Quando racconta della sua vittoria al Montreux Jazz Festival Vocal Competition, la cantante e compositrice Chiara Izzi lo fa con una semplicità disarmante. “Non me lo aspettavo affatto. Essere lì era già un sogno, ma vincere e incontrare Quincy Jones è stato qualcosa che non avrei mai immaginato”, ricorda. L’incontro con questa leggenda della musica americana ha segnato un prima e un dopo nella sua carriera. “Mi ha detto di non farmi limitare dai generi musicali, di esplorare senza confini. Un consiglio che porto con me ancora oggi”. Quella vittoria le ha anche dato l’opportunità di registrare il suo album di debutto, Motifs, un progetto che è diventato il suo biglietto da visita e le ha permesso di trasferirsi a New York.
“È stata una rivelazione per me”, ammette. “È una città piena di stimoli, dove ho avuto la possibilità di suonare in alcuni dei migliori club jazz del mondo, ma senza mai dimenticare le mie radici italiane. Mina, Fabrizio De André, Mia Martini, Luigi Tenco… sono loro che mi accompagnano ogni volta che salgo sul palco”.
Il suo arrangiamento jazz de Il Pescatore di De André ha conquistato il pubblico americano. “C’è qualcosa nella profondità del testo e nella melodia che, anche in una lingua diversa, riesce a comunicare emozioni universali. L’ho trasformato in una chiave jazz e sia in Italia che all’estero, lo hanno apprezzato tantissimo”.

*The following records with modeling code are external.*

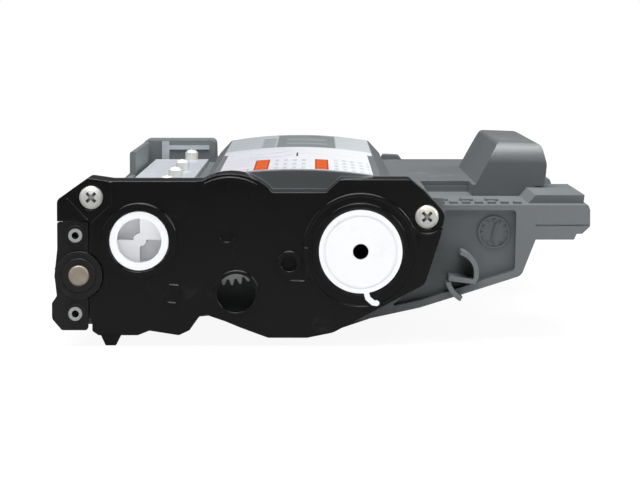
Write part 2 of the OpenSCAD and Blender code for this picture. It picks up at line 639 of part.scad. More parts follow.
module agitator_shaft() color("#d8d8d2") at(agitator_at) difference() {
    union() {
        rod(agitator_shaft_r, gear_out_front - 1.6, back_y + 3);
        along(wall_in_y + 3, back_in_y - 3) translate([-2, -agitator_shaft_r - 1.2]) square([4, 3]);
    }
    pipe(agitator_shaft_r + 1, agitator_shaft_r - 0.5, agitator_clip_y, agitator_clip_y + clip_t);
}

module agitator_film() color("#c8d4d8") at(agitator_at) along(wall_in_y + 4, back_in_y - 4)
    polygon([[2, -agitator_shaft_r - 1.2], [2 + film_t, -agitator_shaft_r - 1.2],
        [2 + film_t, -0.4 * film_reach], [4 + film_t, -0.96 * film_reach], [4, -0.96 * film_reach],
        [2, -0.4 * film_reach]]);

module agitator_gear() color("#e4e4e0") at(agitator_at) difference() {
    gear(agitator_teeth, agitator_turn, gear_out_front, gear_out_back);
    rod(agitator_shaft_r, near_y, wall_y);
}

module agitator_clip() color("#9ea2a4") at(agitator_at) translate([0, agitator_clip_y - clip_y, 0])
    snap_ring(agitator_shaft_r);

module agitator_seals() color("#202224") for (y = [wall_y, back_in_y]) at(agitator_at)
    pipe(agitator_shaft_r + 2, agitator_shaft_r + running_gap, y, y + wall);

module doctor_bracket() color("#c2cbd2") difference() {
    along(wall_in_y + 6, back_in_y - 6) polygon([[bracket_x, 33], [bracket_x + bracket_t, 33],
        [bracket_x + bracket_t, shelf_z], [bracket_edge_x, shelf_z], [bracket_edge_x, shelf_z + bracket_t],
        [bracket_x + 1, shelf_z + bracket_t], [bracket_x, shelf_z + bracket_t - 1]]);
    for (y = blade_screw_y) translate([blade_screw_x, y, shelf_z - 1]) cylinder(r = screw_r + 0.2, h = 4);
}

module doctor_blade() color("#dfe3e4") along(wall_in_y + 8, back_in_y - 8)
    polygon([[bracket_x - blade_t, 41], [bracket_x - blade_t, 30],
        developer_at + polar(developer_r + nip_gap + 0.3, 27),
        developer_at + polar(developer_r + nip_gap + 0.3 + blade_t, 27) + [0.05, 0.1], [bracket_x, 30],
        [bracket_x, 41]]);

module blade_screws() color("#d5d8d2") for (y = blade_screw_y)
    translate([blade_screw_x, y, shelf_z + bracket_t]) rotate([-90, 0, 0])
        screw(blade_screw_len, blade_screw_head_r, 2);

module end_seals() color("#8a6f52") for (y = [wall_in_y, back_in_y - seal_w]) at(developer_at)
    along(y, y + seal_w) polygon(concat(arc([0, 0], seal_r, -100, 20, 16),
        arc([0, 0], developer_shaft_r + 1, 20, -100, 16)));

module lower_seal_film() color("#b8c4cc") along(wall_in_y + 4, back_in_y - 4)
    polygon([[-66.6, 10], [-70.5, 10], [-74.5, 12.1], [-74.3, 12.4], [-70.4, 10.3], [-66.6, 10.3]]);

// Outline of the far end, against the clock from its lower left
function far_rows() = [[-80.2, 9, 2], [-77, 5, 2], [-46, 5, 2], [-36, 8.6, 4], [-18, 3, 4],
    [-2, 3, 4], [31, 11, 4], [37, 33, 4], [37, rim_z, 2],
    [lid_left - 0.2, rim_z, 0], [-39.8, 46, 0], [-40, 53, 2], [guard_x, 53, 1.5], [guard_x - 0.2, 45, 3],
    [-80, 34, 4]];

module far_end_cover() color("#666b6d") difference() {
    union() {
        difference() {
            along(back_y, far_y) polygon(rounded(far_rows()));
            along(back_y - 1, far_y - wall) polygon(rounded(inset(far_rows(), wall)));
        }
        for (p = far_screw_at) at(p) rod(screw_boss_r + 0.8, back_y + 10.1, far_y - wall + 0.1);
        at(developer_at) rod(developer_shaft_r + 3, far_y - wall - 1, far_y - wall + 0.1);
        for (x = [-50, -38, -26]) along(far_y - 1, far_y - 0.1) translate([x, 14]) square([2, 24]);
    }
    for (p = far_screw_at) at(p) {
        rod(screw_r + 0.2, back_y, far_y + 1);
        rod(screw_head_r + 0.3, back_y + 14, far_y + 1);
    }
    for (x = [-48, -36, -24]) along(far_y - 0.9, far_y + 1) translate([x, 14]) square([8, 24]);
}

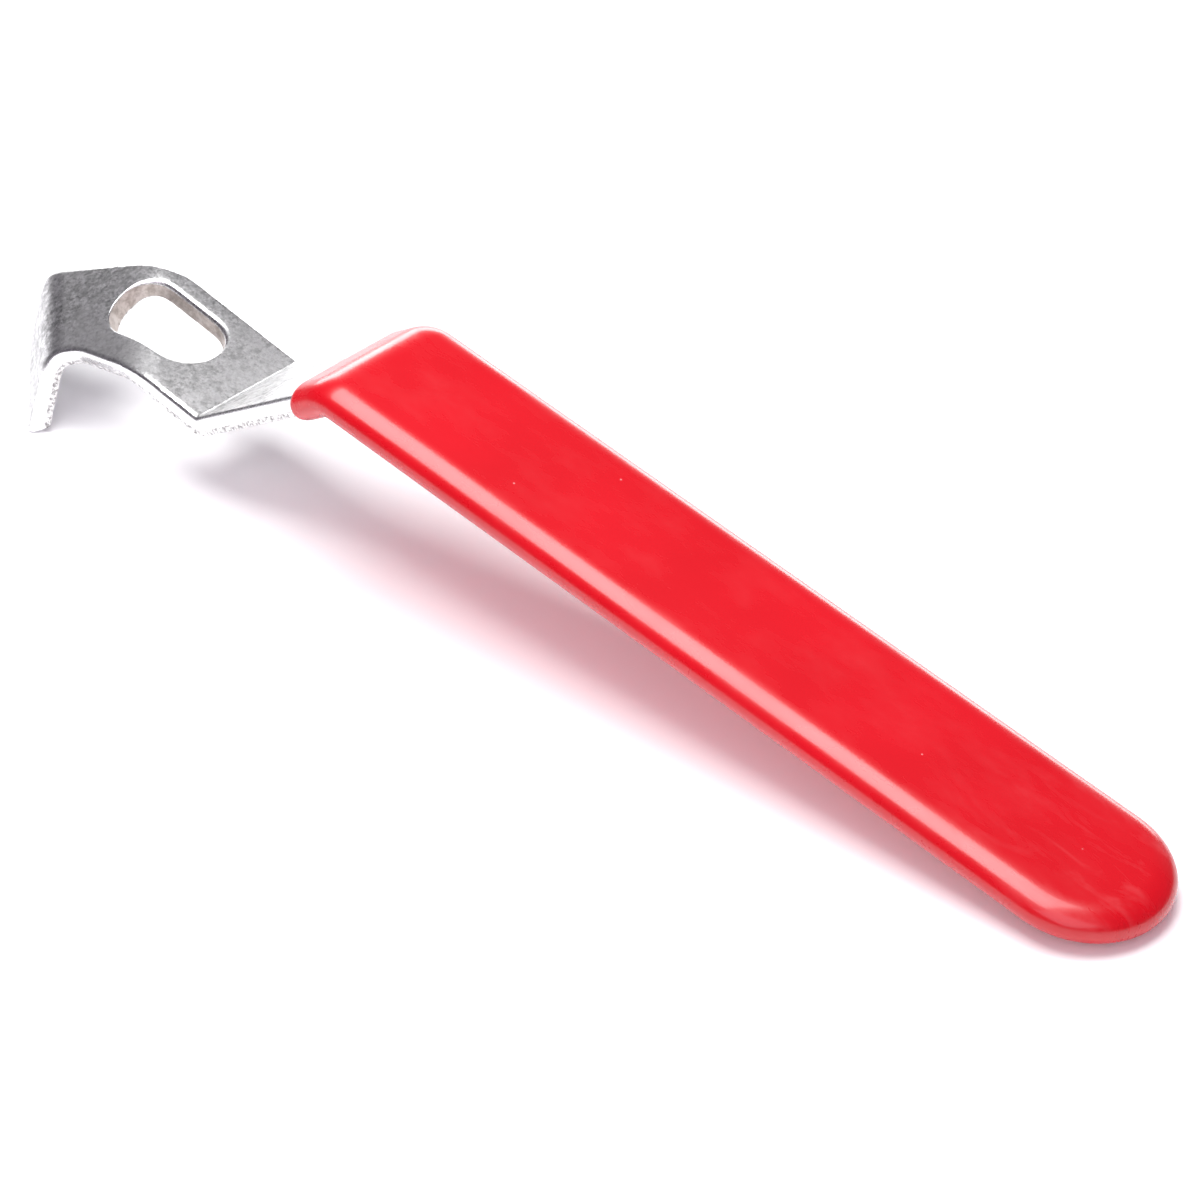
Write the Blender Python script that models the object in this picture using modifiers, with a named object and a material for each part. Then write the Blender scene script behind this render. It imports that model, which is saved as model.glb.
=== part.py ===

Chiara Izzi ha portato il suo nuovo progetto, Oltreoceano: Le Hit in Viaggio, alla Casa Italiana Zerilli-Marimò a New York il 19 settembre. Un concerto che, come spiega lei stessa, rende omaggio ai brani che hanno attraversato l’Atlantico, diventando successi iconici nella cultura musicale italiana. Sul palco, l’artista era accompagnata da un ensemble di musicisti che includono un pianista jazz, un contrabbassista e un batterista, con i quali ha eseguito arrangiamenti di brani italiani rivisitati attraverso il linguaggio del jazz, alternati a composizioni tratte dal panorama jazz internazionale. Non solo arrangiamenti di canzoni italiane, ma anche brani che esplorano il repertorio jazz internazionale. “Non si tratta solo di riproporre i brani”, dice, “ma di aggiungere variazioni sottili che rendono ogni esecuzione unica senza alterare il messaggio originale. Cerco sempre di trovare una chiave che esprima il significato profondo della canzone, facendo mia la melodia mentre la canto”.
Chiara Izzi ha interpretato brani in diverse lingue – italiano, portoghese, inglese – ma quando si parla di emozioni profonde, non ha dubbi: “L’italiano è la lingua in cui riesco a raccontare le storie più vere”, confessa. Eppure, vivendo a New York, anche l’inglese è diventato uno strumento essenziale per esprimersi e trasmettere sensazioni oltre le barriere linguistiche. “Cantare in italiano rimane qualcosa di speciale, però”, aggiunge. “È una parte fondamentale di chi sono”.
Racconta che a soli 17 anni, durante uno scambio culturale in Belgio, si è esibita su un palco per la prima volta in un contesto jazzistico. “Ricordo ancora quella sensazione di magia, di connessione immediata con i musicisti. È stato un momento che mi ha illuminato, facendomi capire che era esattamente ciò che volevo fare per il resto della mia vita”.
Da allora, Izzi ha imparato una lezione fondamentale: la pazienza. “Alla me degli inizi direi di non avere aspettative troppo alte su una rapida svolta nella carriera. La strada è lunga e tortuosa, ma è proprio quel viaggio che ti forma e ti rende un artista e una persona migliore”.
Il percorso artistico di Chiara Izzi è sempre in movimento, alla ricerca di nuove direzioni, proprio come le aveva suggerito Quincy Jones tanti anni fa. “Mi piace immaginare la mia musica come un’avventura senza fine”, conclude. “E non vedo l’ora di scoprire dove mi porterà il prossimo capitolo”.